In diesem Prozess spielen Medien eine entscheidende Rolle. Für all jene Journalist*innen und Medienschaffende, die sich mit einer solchen Entwicklung nicht gemein machen, sondern ihr etwas entgegensetzen wollen, bedeutet dies die dringende Notwendigkeit einer kritischen Auseinandersetzung mit den Bedingungen des eigenen medialen Feldes sowie den Mut, neue Methoden des Arbeitens und Publizierens auszuloten.

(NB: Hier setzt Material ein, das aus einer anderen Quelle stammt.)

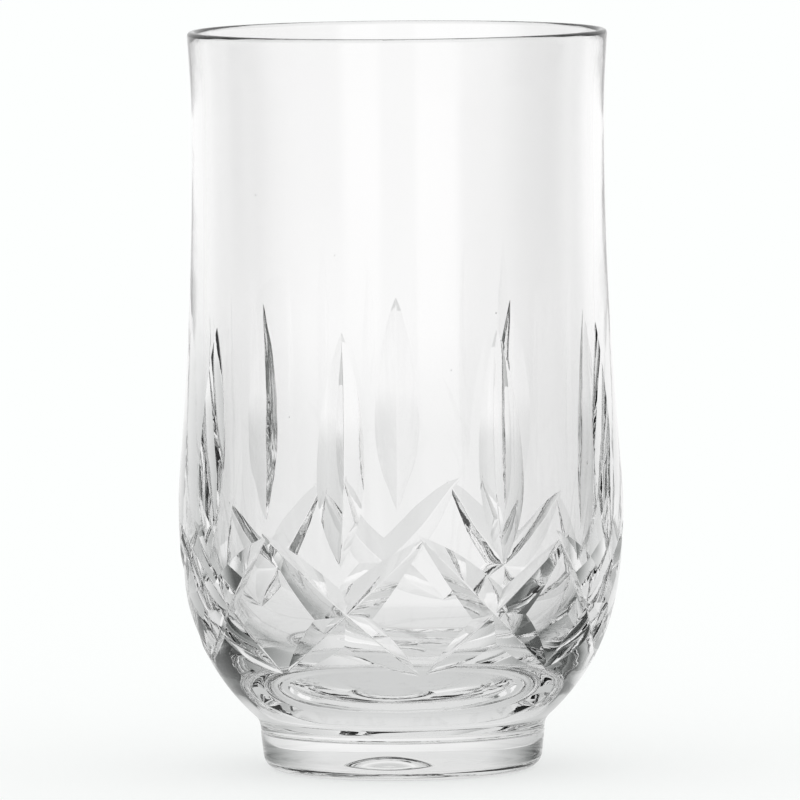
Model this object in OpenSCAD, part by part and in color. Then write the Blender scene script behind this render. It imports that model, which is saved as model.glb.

Das ist einerseits Frage der Ressourcen (mit der immer eine der Un/Abhängigkeit einhergeht), aber auch eine der Kommunikationsbereitschaft und des journalistischen Selbstverständnisses. Für wen arbeite ich zu welchen Bedingungen mit wieviel Entscheidungsfreiheit und in welcher Funktion? Aber auch: Welche Inhalte bringe ich wie und aus wessen Perspektive an die Öffentlichkeit?
Tatsachen zu berichten ist die zentrale journalistische Aufgabe. Aber bekanntlich schaffen Medien auch Tatsachen. Die Auswahl von Inhalten und Schwerpunkten sind bewusste Entscheidungen. Die Welt verändert sich durch das Wissen der Menschen, die in ihr leben. Durch einen öffentlichen Diskurs entsteht und manifestiert sich Wirklichkeit, er verändert private und politische Entscheidungen und Verläufe. Dieser Prozess ist Teil jeder demokratischen Verfassung, zu deren Fundamenten Medien- und Pressefreiheit zählen. Dieser Diskurs wird aktuell in Europa und weltweit massiv beschnitten.
Notwendig sind Haltung statt Pseudoobjektivität. Multiperspektivische Sichtweisen statt großer Einzelerzählung. Beteiligung auf Augenhöhe, statt Objektivierung des Gegenübers. Kooperationen statt lonely heroes. Austausch statt Wettbewerb – denn Tatsachen enden nicht an Redaktionstüren oder Landesgrenzen, dort beginnen sie.